腫瘍や炎症などの病気によって血液凝固反応に異常が起こり、細い血管の中にミクロの血栓(血液の固まったもの)が形成されてしまう状態です。
そのために血液を固めるのに必要な血液中の成分や血小板がどんどん消費されてしまった結果、今度は血が固まらなくなるという状態になっていきます。
最初は血が固まりやすくなり、やがて血が固まらなくなるという逆の症状が見られます。
また全身に作られた血栓によって全身臓器に血液が届かなくなり細胞の壊死が起こります。
その結果、多臓器不全という状態に移行しやすく、そのために死亡することも多いです。
●原因
重い病気にかかっているとこの状態になりやすいことが分かっています。
腫瘍や免疫の病気など特定の病気でよく見られます。
●症状
現在かかっている重い病気の症状に加えて、結膜、皮膚、歯肉などで出血が見られたりします。
皮膚での出血は紫色っぽいあざが急に出現すると言う症状で確認されます。

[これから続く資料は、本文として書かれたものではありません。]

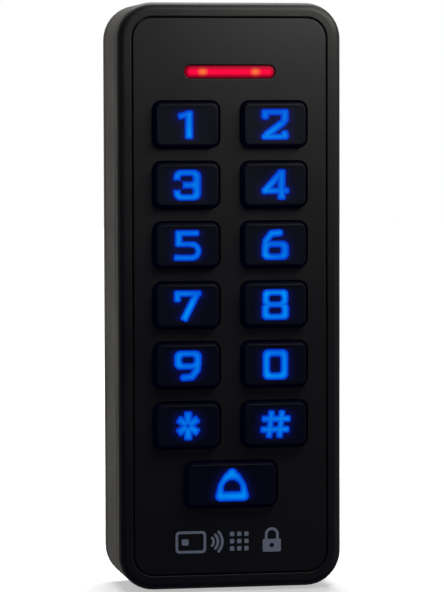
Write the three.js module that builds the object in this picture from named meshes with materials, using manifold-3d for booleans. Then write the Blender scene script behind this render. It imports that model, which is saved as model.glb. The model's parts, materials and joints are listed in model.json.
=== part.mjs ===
// Keypad access reader: a slim door-entry keypad for a wall, with a light bar, twelve
// number and sign keys, a wide bell key and a card coil behind its face.
//
// Lengths are millimetres. Every piece is drawn with the reader lying on its back: x runs
// across the face, y up the face and z out from the wall. The outer group stands it up, so
// the finished part has +Z up, its face looking along -Y and the wall in the plane Y = 0.

import * as THREE from "three";
import { mergeVertices } from "three/addons/utils/BufferGeometryUtils.js";
import Module from "manifold-3d";

const wasm = await Module();
wasm.setup();

// ---- Driving dimensions ----

const WIDTH = 51;
const HEIGHT = 132;
const CORNER = 8;
const GAP = 0.3;

// Each quarter-turn corner is drawn with twice this many flats.
const CASE_STEPS = 3;
const SMALL_STEPS = 1;

// Layers, as distances out from the wall.
const PLATE_BASE = 1.6;
const PLATE_FRONT = 3;
const TUB_BACK = PLATE_FRONT + GAP;
const TUB_FLOOR = TUB_BACK + 2;
const TUB_FRONT = 18;
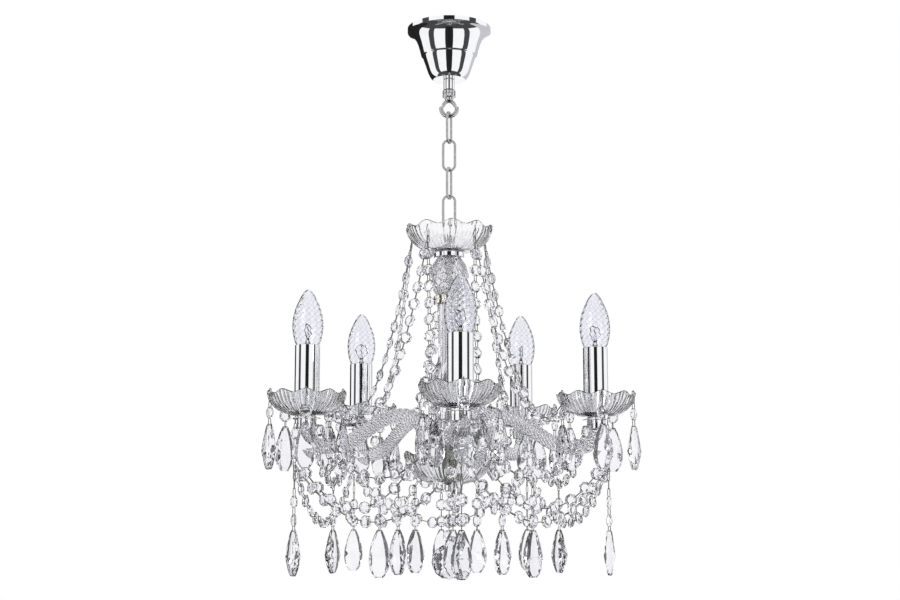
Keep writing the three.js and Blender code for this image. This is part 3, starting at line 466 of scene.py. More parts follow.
# %% Dishes
SCALLOPS = 10
RIBS = 54
WALL = 3.0
OUTER_RIB, INNER_RIB = 0.75, 0.3
RIM_CROWN = 0.9
RIM_SWING = 1.2
DISH_CURVE = [(0, 0), (0.2, 0.06), (0.38, 0.14), (0.53, 0.235), (0.66, 0.345), (0.76, 0.455),
              (0.84, 0.57), (0.91, 0.7), (0.96, 0.84), (1, 1)]


def dish_profile(foot, radius, bottom, depth, floor, bore):
    """Outside from the bore to the rim, a rounded rim, and back down the inside."""
    outside = [(foot + r * (radius - foot), bottom + h * depth) for r, h in DISH_CURVE]
    inside = []
    for i, (r, h) in enumerate(outside):
        r0, h0 = outside[max(i - 1, 0)]
        r1, h1 = outside[min(i + 1, len(outside) - 1)]
        length = hypot(r1 - r0, h1 - h0)
        inside.append((r - WALL * (h1 - h0) / length, h + WALL * (r1 - r0) / length))
    inside[0] = (foot - 1, bottom + floor)
    inside[-1] = (radius - 0.9 * WALL, bottom + depth - 0.1)
    rim = [(radius - share * WALL, bottom + depth + RIM_CROWN) for share in (0.25, 0.65)]
    return [(bore, bottom), *outside, *rim, *reversed(inside), (bore, bottom + floor)]


def dish(name, foot, radius, bottom, depth, floor, scallop, bore=4.3):
    def pressed(r, h, turn, i):
        wave = max((r - foot) / (radius - foot), 0) ** 2 * cos(SCALLOPS * turn) / 2
        outside = 1 <= i <= len(DISH_CURVE)
        depth_here = (OUTER_RIB if outside else INNER_RIB) * min(max((r - foot) / 6, 0), 1)
        rib = depth_here * (abs(sin(RIBS * turn / (2 if outside else 6))) - 1)
        return r + wave * RIM_SWING + rib, h + wave * scallop

    profile = dish_profile(foot, radius, bottom, depth, floor, bore)
    return ringed(name, profile, RIBS * 4, pressed)


for node, foot, radius, bottom, depth in (("top_dish", 18.4, 51, -273.35, 28),
                                          ("bottom_bowl", 18, 52.4, -542, 34)):
    glass = dish(f"{node}_glass", foot, radius, bottom, depth, floor=3.5, scallop=5)
    finish_piece(turned_about_z(glass, FIRST_ARM), pressed_glass, node)

# %% [markdown]
# ## The stem
# Between two chrome collars sits a cut glass ball, and below them a fluted glass column that
# narrows to a waist and swells again. A cutter's wheel leaves V grooves in the ball, in two
# families that cross, with diamonds between them. Both are bored wide, since glass close to the
# rod would show it as one dark bar.

# %% Collars, ball and column
upper_collar = turned("upper_collar_ring", [
    (4.3, -279.45), (16.9, -279.45), (17.65, -278.8), (17.65, -274.3), (16.9, -273.65), (4.3, -273.65)])
finish_piece(upper_collar, chrome, "upper_collar")
lower_collar = turned("lower_collar_ring", [
    (4.3, -334.65), (17.2, -334.65), (18, -333.9), (18, -330.4), (16.8, -329.9), (16.8, -329.4),
    (18, -328.9), (18, -325.4), (17.2, -324.65), (4.3, -324.65)])
finish_piece(lower_collar, brassy_chrome, "lower_collar")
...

これを紫斑と言います。
(紫斑の写真)
重症では黒っぽい血混じりの下痢が見られます。
多臓器不全になった場合、その臓器ごとの症状も出現します。
●診断
血液検査
血液凝固系検査
原因となる重い病気の診断
●治療
原因となる重い病気の治療
血液が固まりやすくなる段階では血液が固まりにくくする治療を。
血液が固まらなくなる段階では輸血による凝固成分や血小板を行います。
●予後
非常に悪いです。
海外ではDICはその高い死亡率から、頭文字をもじって「Death Is Comming」(死がやってきた)と言われることもあります。
早期治療ができた場合はDICになることを予防できることがあります。
なってしまった場合はとにかく大変なので、予防治療が非常に重要です。